The top line is a mangled Swift symbol, so it needs to be demangled in a separate command:

$ swift-demangle --simplified --compact \
    '$s17SampleCrashingApp14ViewControllerC11updateLabel33_CEBA0EBCB7099BA3FFA1062F19F801EELLyyF'

rendering the actual function name:

ViewController.updateLabel()

Output

After symbolicating all stack frames and gluing the data together, the stack trace symbolicated using LLVM on Linux looks like this:

Thread 0 Crashed::  Dispatch queue: com.apple.main-thread
0   SampleCrashingApp        Swift runtime failure: Unexpectedly found nil while implicitly unwrapping an Optional value (ViewController.swift:0)
1   SampleCrashingApp        ViewController.updateLabel() (ViewController.swift:18)
2   SampleCrashingApp        @objc ViewController.buttonAction(_:) (<compiler-generated>:0)

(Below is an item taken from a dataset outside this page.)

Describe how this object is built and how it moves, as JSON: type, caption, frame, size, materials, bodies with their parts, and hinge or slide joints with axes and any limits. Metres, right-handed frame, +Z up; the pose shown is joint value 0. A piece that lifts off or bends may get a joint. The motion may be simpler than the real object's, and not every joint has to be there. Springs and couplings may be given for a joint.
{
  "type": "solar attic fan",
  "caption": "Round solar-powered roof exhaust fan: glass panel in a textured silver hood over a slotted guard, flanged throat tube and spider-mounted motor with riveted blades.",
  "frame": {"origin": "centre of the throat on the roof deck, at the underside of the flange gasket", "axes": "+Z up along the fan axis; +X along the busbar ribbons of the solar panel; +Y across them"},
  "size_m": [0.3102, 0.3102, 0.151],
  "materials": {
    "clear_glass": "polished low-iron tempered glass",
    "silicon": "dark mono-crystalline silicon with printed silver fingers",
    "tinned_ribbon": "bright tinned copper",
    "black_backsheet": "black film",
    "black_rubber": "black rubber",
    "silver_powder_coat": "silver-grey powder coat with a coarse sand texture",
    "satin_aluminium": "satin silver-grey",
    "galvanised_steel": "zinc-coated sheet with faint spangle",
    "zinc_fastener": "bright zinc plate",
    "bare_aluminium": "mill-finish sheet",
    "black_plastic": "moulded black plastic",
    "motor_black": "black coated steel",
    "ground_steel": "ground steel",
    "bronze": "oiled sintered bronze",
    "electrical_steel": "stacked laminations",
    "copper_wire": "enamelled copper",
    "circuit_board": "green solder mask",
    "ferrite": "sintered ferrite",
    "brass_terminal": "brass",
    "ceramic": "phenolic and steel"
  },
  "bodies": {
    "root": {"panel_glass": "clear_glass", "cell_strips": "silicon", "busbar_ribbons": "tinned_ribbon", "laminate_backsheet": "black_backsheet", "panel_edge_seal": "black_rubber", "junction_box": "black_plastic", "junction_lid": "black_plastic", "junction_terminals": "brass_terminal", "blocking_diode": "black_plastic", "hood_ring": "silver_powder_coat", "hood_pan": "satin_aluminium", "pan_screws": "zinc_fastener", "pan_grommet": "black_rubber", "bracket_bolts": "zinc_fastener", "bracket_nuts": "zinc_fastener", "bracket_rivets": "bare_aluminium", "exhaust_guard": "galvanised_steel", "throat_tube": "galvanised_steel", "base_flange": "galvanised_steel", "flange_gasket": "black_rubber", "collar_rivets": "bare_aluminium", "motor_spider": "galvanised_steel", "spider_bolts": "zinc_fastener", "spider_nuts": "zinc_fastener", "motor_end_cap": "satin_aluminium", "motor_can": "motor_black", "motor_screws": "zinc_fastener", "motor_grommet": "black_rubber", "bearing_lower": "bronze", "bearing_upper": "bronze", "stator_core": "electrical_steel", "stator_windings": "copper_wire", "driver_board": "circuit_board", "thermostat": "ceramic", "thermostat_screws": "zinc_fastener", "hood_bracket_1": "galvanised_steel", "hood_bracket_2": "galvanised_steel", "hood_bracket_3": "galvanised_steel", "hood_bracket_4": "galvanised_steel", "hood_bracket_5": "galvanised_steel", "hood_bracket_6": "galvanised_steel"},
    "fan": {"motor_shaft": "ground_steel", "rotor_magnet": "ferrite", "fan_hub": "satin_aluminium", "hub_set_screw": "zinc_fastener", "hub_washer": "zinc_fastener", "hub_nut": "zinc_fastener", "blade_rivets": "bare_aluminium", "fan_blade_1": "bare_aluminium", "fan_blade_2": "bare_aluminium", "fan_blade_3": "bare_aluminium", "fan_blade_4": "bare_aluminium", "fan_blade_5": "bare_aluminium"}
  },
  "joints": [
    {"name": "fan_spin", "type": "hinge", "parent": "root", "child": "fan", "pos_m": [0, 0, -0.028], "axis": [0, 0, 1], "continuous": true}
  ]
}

And here is the same stack trace symbolicated on macOS using atos:

Thread 0 Crashed::  Dispatch queue: com.apple.main-thread
0   SampleCrashingApp        ViewController.updateLabel() (in SampleCrashingApp) (ViewController.swift:18)
1   SampleCrashingApp        ViewController.updateLabel() (in SampleCrashingApp) (ViewController.swift:18)
2   SampleCrashingApp        @objc ViewController.buttonAction(_:) (in SampleCrashingApp) (<compiler-generated>:0)

That’s not bad already!

Additional remarks

llvm-symbolizer

This tool is shipped with LLVM alongside llvm-addr2line and it does roughly the same – takes similar arguments and produces similar output. I’ve only found it recently and still need to learn the difference between these. By quick checking it looks like llvm-symbolizer defaults to displaying inlined symbols, and it also provides the source code column, in addition to the row. And historically, llvm-addr2line was designed as a drop-in replacement to GNU addr2line. Perhaps it’s just a matter of preference to pick either of the two.

Batch operations

Both llvm-addr2line and llvm-symbolizer can take multiple symbols for processing.

Sample Dockerfile

This Dockerfile contains all the software required to symbolicate Apple crash reports on Linux:

FROM swiftlang/swift:nightly-5.6-amazonlinux2
RUN yum -y update && yum -y install llvm

It uses one of the official Swift Docker images.